### TO BE DONE
Line by line, reproduce exactly the beginning of the listing below, ending with the line that contains "strand: The strand." and adding nothing.

==== COLLECTED DATA ====

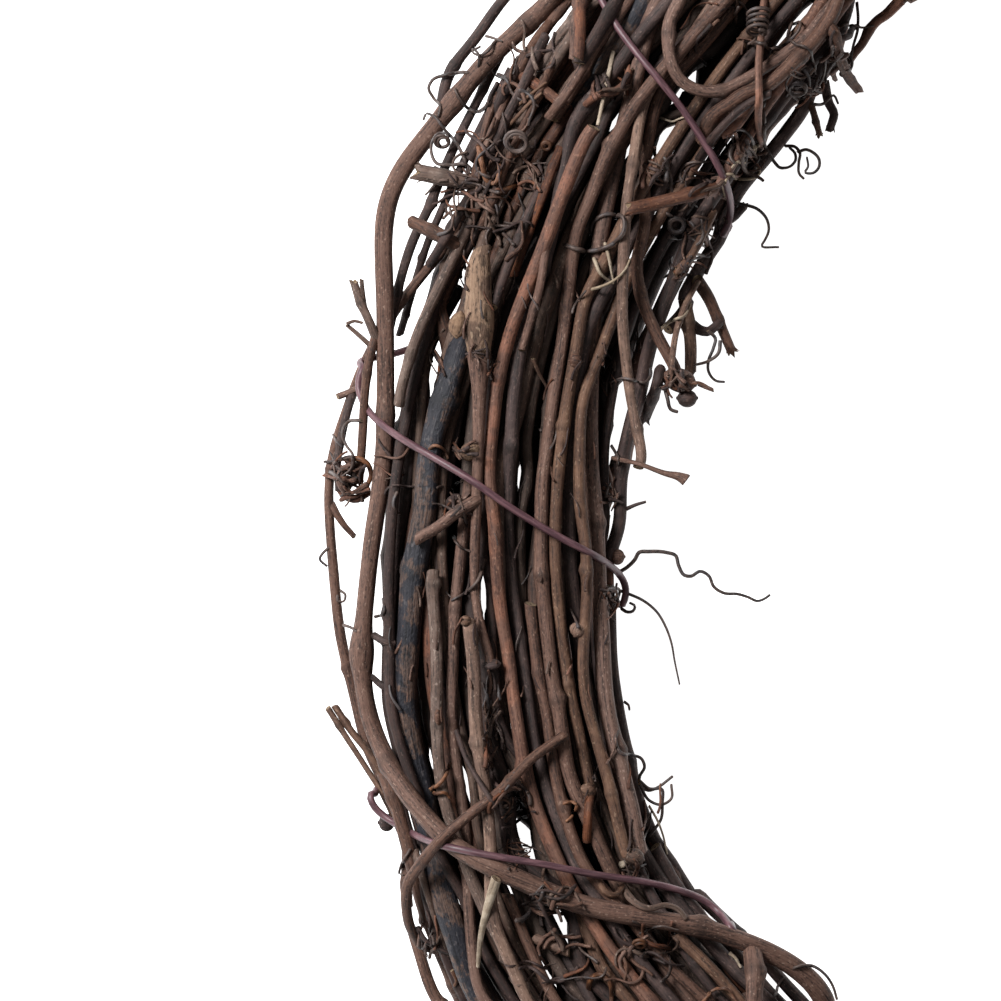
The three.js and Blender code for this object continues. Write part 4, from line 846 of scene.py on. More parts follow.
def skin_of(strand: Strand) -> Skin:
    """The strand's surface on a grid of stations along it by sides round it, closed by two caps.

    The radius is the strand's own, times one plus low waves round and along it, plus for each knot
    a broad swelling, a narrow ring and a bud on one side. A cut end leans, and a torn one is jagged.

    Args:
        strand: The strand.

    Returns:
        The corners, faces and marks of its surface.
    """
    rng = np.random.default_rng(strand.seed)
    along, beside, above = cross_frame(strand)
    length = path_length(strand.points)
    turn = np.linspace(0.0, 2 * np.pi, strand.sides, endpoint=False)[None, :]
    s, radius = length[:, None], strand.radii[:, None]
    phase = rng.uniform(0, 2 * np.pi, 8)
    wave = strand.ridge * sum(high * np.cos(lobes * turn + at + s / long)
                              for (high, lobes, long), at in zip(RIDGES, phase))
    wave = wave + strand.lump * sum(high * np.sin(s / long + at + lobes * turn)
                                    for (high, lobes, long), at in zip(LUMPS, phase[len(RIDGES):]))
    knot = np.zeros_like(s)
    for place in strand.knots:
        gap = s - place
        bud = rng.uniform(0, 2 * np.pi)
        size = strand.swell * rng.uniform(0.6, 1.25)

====

### OUTPUT FOR THIS TASK
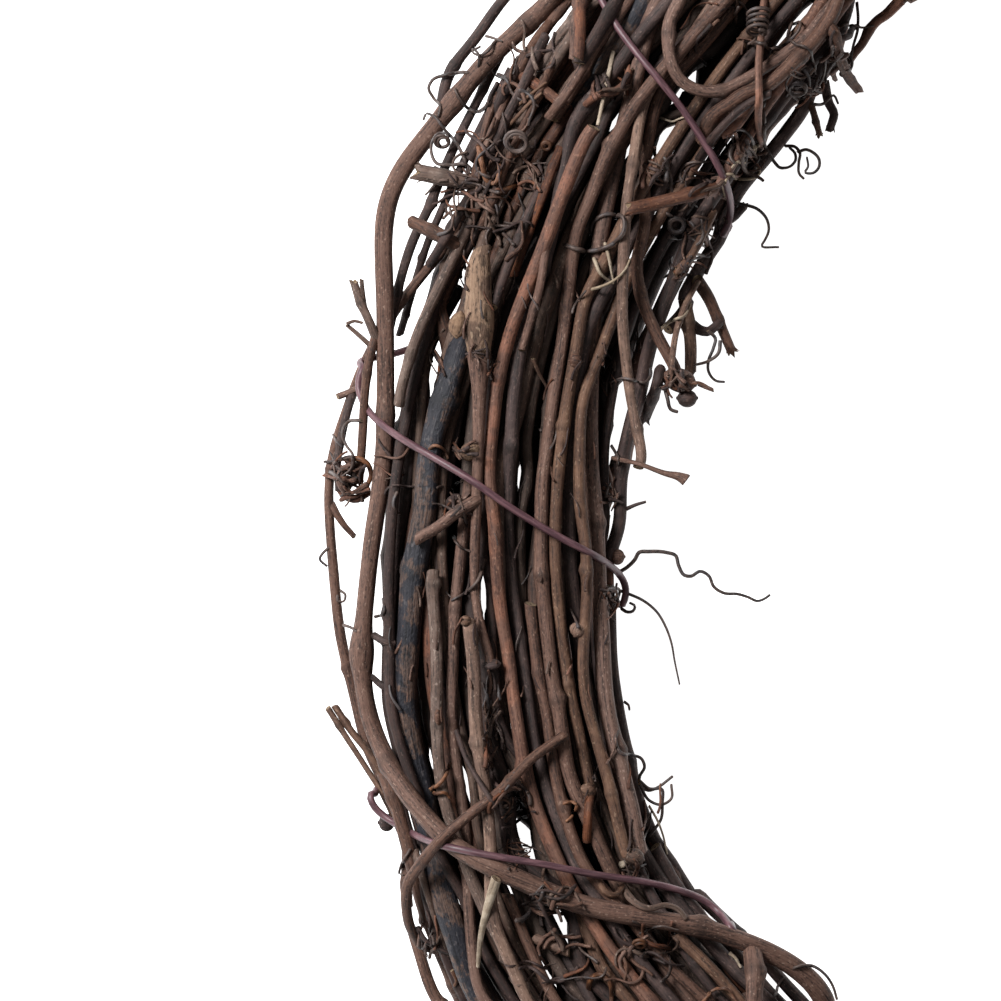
The three.js and Blender code for this object continues. Write part 4, from line 846 of scene.py on. More parts follow.
def skin_of(strand: Strand) -> Skin:
    """The strand's surface on a grid of stations along it by sides round it, closed by two caps.

    The radius is the strand's own, times one plus low waves round and along it, plus for each knot
    a broad swelling, a narrow ring and a bud on one side. A cut end leans, and a torn one is jagged.

    Args:
        strand: The strand.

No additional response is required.